"Japan has no legal limits on working hours, but the labor ministry recognizes two types of karoshi: death from cardiovascular illness linked to overwork, and suicide following work-related mental stress.
A cardiovascular death is likely to be considered karoshi if an employee worked 100 hours of overtime in the month beforehand, or 80 hours of overtime in two or more consecutive months in the previous six.
A suicide could qualify if it follows an individual's working 160 hours or more of overtime in one month or more than 100 hours of overtime for three consecutive months.
Work-related suicides are up 45 percent in the past four years among those 29 and younger, and up 39 percent among women, labor ministry data show."
13 comments:
100 hours of overtime would be essentially 6 days a week for 10 hours a day. Driven entrepreneurs do it often, but to do it consistently for someone else or a corporation you don't have ownership in is just brutal. They badly need more independence and individuality in their culture. This work ethic is not exactly helping their decades long stagnant economy. Hard work is important, and I think it's vital to happiness, but creativity, enthusiasm, and innovation is much more powerful for productivity. The problem for Japan is all those Japanese they have there.
For some people giving orders is a form of relaxation. Taking orders for one hundred hours a week is different than giving orders one hundred hours a week. I think the mortality rate among overworked executives is far less than among that of their subordinates.
Either Japan's completely schizoid or the stories in our press about the rise of the Japanese Herbivore Man are overstated. Because you'd think a herbivore man would be hardly motivated at all to work himself to death. What for if he's dropped out of the mating status game?
A lot of japanese men or as I call them, man-babies, are being overlooked for marriage for various reasons. Karoshi is one of them and japanese women are fairly disgusted with the state of many japanese men. Why would they marry any of these guys who basically would rather fetishize and idolize westerners if they can get them above their own kind. All Karoshi does is prove that Japan's population policies didn't work or rather they worked so well, that they've left their working salarymen to die working.
Also, I'll never work for a japanese company again. Ever.
The Japanese are such an unusual culture. Saving face, work ethic, decline in birth rate, and now Fukushima.
I've read there are radioactive wild boars on the loose now. I haven't checked lately, is radioactivity still spilling into the ocean?

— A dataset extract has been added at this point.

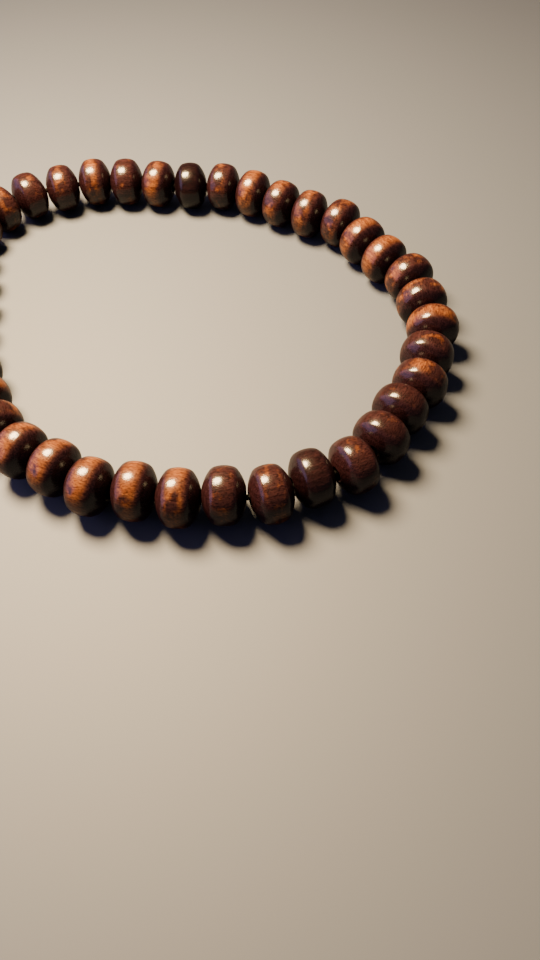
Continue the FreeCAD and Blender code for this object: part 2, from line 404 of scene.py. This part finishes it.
def cord_finish():
    material, shader, node, wire, maths, between, blend = new_material("braided_elastic")[:-1]
    run = node("ShaderNodeAttribute", attribute_name="long").outputs["Fac"]
    split = node("ShaderNodeSeparateXYZ")
    wire(node("ShaderNodeAttribute", attribute_name="round_about").outputs["Vector"], split.inputs[0])
    angle = maths("ARCTAN2", split.outputs["Y"], split.outputs["X"])
    turns = maths("MULTIPLY", angle, strands_each_way)
    slant = maths("MULTIPLY", run, braid_slant)
    over = maths("SINE", maths("ADD", turns, slant))
    under = maths("SINE", maths("SUBTRACT", turns, slant))
    weave = maths("MULTIPLY", over, under)
    fuzz = node("ShaderNodeTexNoise", Scale=9000.0, Detail=3.0)
    wire(node("ShaderNodeTexCoord").outputs["Object"], fuzz.inputs["Vector"])
    shade = blend("MIX", between(weave, -0.8, 0.8), cord_dark, cord_light)
    worn = between(fuzz.outputs["Fac"], 0.35, 0.65, 0.0, 0.6)
    shade = blend("MULTIPLY", worn, shade, worn_tint)
    wire(shade, shader.inputs["Base Color"])
    wire(between(weave, -1.0, 1.0, 0.75, 0.5), shader.inputs["Roughness"])
    shader.inputs["Specular IOR Level"].default_value = 0.08
    bump = node("ShaderNodeBump", Strength=0.6, Distance=0.00005)
    wire(maths("ADD", weave, fuzz.outputs["Fac"]), bump.inputs["Height"])
    wire(bump.outputs["Normal"], shader.inputs["Normal"])
    return material


cord_material = cord_finish()
for span in range(count // beads_per_span):
    start = span * beads_per_span + 0.5
    steps = range(beads_per_span * steps_per_bead + 1)
    line = [cord_point(start + step / steps_per_bead) for step in steps]
    bm = sweep(line, [cord_radius] * len(line), cord_sides)
    node_name = f"cord_span_{span + 1:02d}"
    place_piece(node_name + "_braid", bm, cord_material, node_name, f"strand_{span + 1:02d}")

# ---- The knot --------------------------------------------------------------------------------
# The cord's two ends are tied in a small barrel knot: the end wrapped round the cord three times
# and trimmed. It is pulled into the second bead's hole, where it stays out of sight.

knot_bead = 1
wrap_radius = 0.56 * MM
wrap_strand = 0.29 * MM
wrap_turns = 3
steps_per_turn = 16
wrap_sides = 12
wrap_length = 1.9 * MM
tail_length = 0.30 * MM
trimmed_end = wrap_strand * 0.7

knot_centre = cord_point(knot_bead + 0.5)
knot_ahead = (cord_point(knot_bead + 0.6) - cord_point(knot_bead + 0.4)).normalized()
knot_side = knot_ahead.cross(Vector((0, 0, 1))).normalized()
knot_up = knot_side.cross(knot_ahead)
wrap = []
for step in range(wrap_turns * steps_per_turn + 1):
    share = step / (wrap_turns * steps_per_turn)
    turn = share * wrap_turns * math.tau
    away = knot_side * math.cos(turn) + knot_up * math.sin(turn)
    wrap.append(knot_centre + knot_ahead * wrap_length * (share - 0.5) + away * wrap_radius)
wrap = [wrap[0] - knot_ahead * tail_length] + wrap + [wrap[-1] + knot_ahead * tail_length]
radii = [trimmed_end] + [wrap_strand] * (len(wrap) - 2) + [trimmed_end]
bm = sweep(wrap, radii, wrap_sides)
place_piece("cord_knot_wraps", bm, cord_material, "cord_knot", "strand_01")

# ---- Floor, light and camera -----------------------------------------------------------------
# A plain satin table top that shows pale under a strong warm lamp close above the back left of
# the loop, with a broad cool softbox far to the left and a dim room. The camera is close above
# the near side of the loop.

floor_half_width = 1.5

floor_mesh = bpy.data.meshes.new("floor")
bm = bmesh.new()
bmesh.ops.create_grid(bm, x_segments=1, y_segments=1, size=floor_half_width)
bm.to_mesh(floor_mesh)
bm.free()
floor = bpy.data.objects.new("floor", floor_mesh)
bpy.context.scene.collection.objects.link(floor)
floor_material, shader = new_material("pale_top")[:2]
shader.inputs["Base Color"].default_value = (0.029, 0.036, 0.053, 1)
shader.inputs["Roughness"].default_value = 0.7
shader.inputs["Specular IOR Level"].default_value = 0.7
floor_mesh.materials.append(floor_material)


def softbox(name, shape, place, aim, size, power, colour):
    lamp = bpy.data.lights.new(name, "AREA")
    lamp.shape = shape
    lamp.size = size[0]
    lamp.size_y = size[1]
    lamp.energy = power
    lamp.color = colour
    light = bpy.data.objects.new(name, lamp)
    light.location = place
    light.rotation_euler = (Vector(aim) - Vector(place)).to_track_quat("-Z", "Y").to_euler()
    bpy.context.scene.collection.objects.link(light)


softbox("key", "DISK", place=(-0.056, 0.040, 0.155), aim=(0, 0, 0),
        size=(0.078, 0.078), power=5.2, colour=(1.0, 0.70, 0.36))
softbox("low_strip", "RECTANGLE", place=(-0.70, 0.05, 0.25), aim=(0, 0, 0.02),
        size=(1.20, 0.65), power=7.0, colour=(0.62, 0.50, 1.0))

world = bpy.data.worlds.new("studio")
world.use_nodes = True
world.node_tree.nodes["Background"].inputs["Color"].default_value = (0.86, 0.80, 1.0, 1)
world.node_tree.nodes["Background"].inputs["Strength"].default_value = 0.14
bpy.context.scene.world = world

camera_data = bpy.data.cameras.new("camera")
camera_data.lens = 27.0
camera_data.sensor_width = 36.0
camera_data.clip_start = 0.005
camera = bpy.data.objects.new("camera", camera_data)
camera.rotation_mode = "ZYX"
camera.location = (0.01289, -0.08764, 0.08127)
camera.rotation_euler = (math.radians(90 - 54.72), 0, math.radians(-1.0))
bpy.context.scene.collection.objects.link(camera)
bpy.context.scene.camera = camera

Deb, oh yeah, there is still radioactivity still happening. They have had to full uncontrolled meltdowns of reactors 2 and 3 at Fukushima. The Japs are unusual because they are one of the most homogeneous cultures and people on the planet. I think Icelanders are probably more homogeneous than the Japs. But their culture got weird, right after they lost their pacific campaign and then the US injected itself into their society to some degree. Their markets, their clothing, their shows, their sexual habits, etc. all bizarre. It's as if they have deliberately done it this way to break up their cultural monotony.
I don't think Fukushima was ever fully contained yet.
Go nuclear!
You can't die of underwork.
See: Obama.
Living off the work of others adds about 10 years.
That's why rats are so successful.
Lost in Translation was an interesting movie.
I never said they were losers, just that their society is quite different. I've been to Japan many times for business and leisure. However, they are quite staunch in their general treatment of gaijin.
Not only are the radio active boars on the loose, they're "breeding like rabbits".
Just when I'm in the midst of wondering why googling for Fukushima news isn't something one does rather than asking blog commenters for info, my fingers start typing and I find news I wouldn't have gone looking for if someone hadn't asked.
With the latest being a report from Fukushimaupdate.com about radiation being so high TEPCO's robots can't survive.
March 14, 2016 / Radiation in Fukushima was so bad, they couldn’t afford to send people into some places. It turns out, the radiation was so high that even the chrome-domed replacements didn’t fare much better.
“It is extremely difficult to access the inside of the nuclear plant,” Naohiro Masuda, TEPCO’s head of decommissioning said. “The biggest obstacle is the radiation.”
The solution? Robots. The problem? Robots.
“It takes two years to develop a single-function robot,” Masuda said.
As soon as TEPCO’s robots, co-designed with Toshiba, get close to Reactor 3, their circuitry gets destroyed by the radiation. The robots are designed to “swim” in the radiated pools where the radioactive fuel rods are located, to search for and recover them.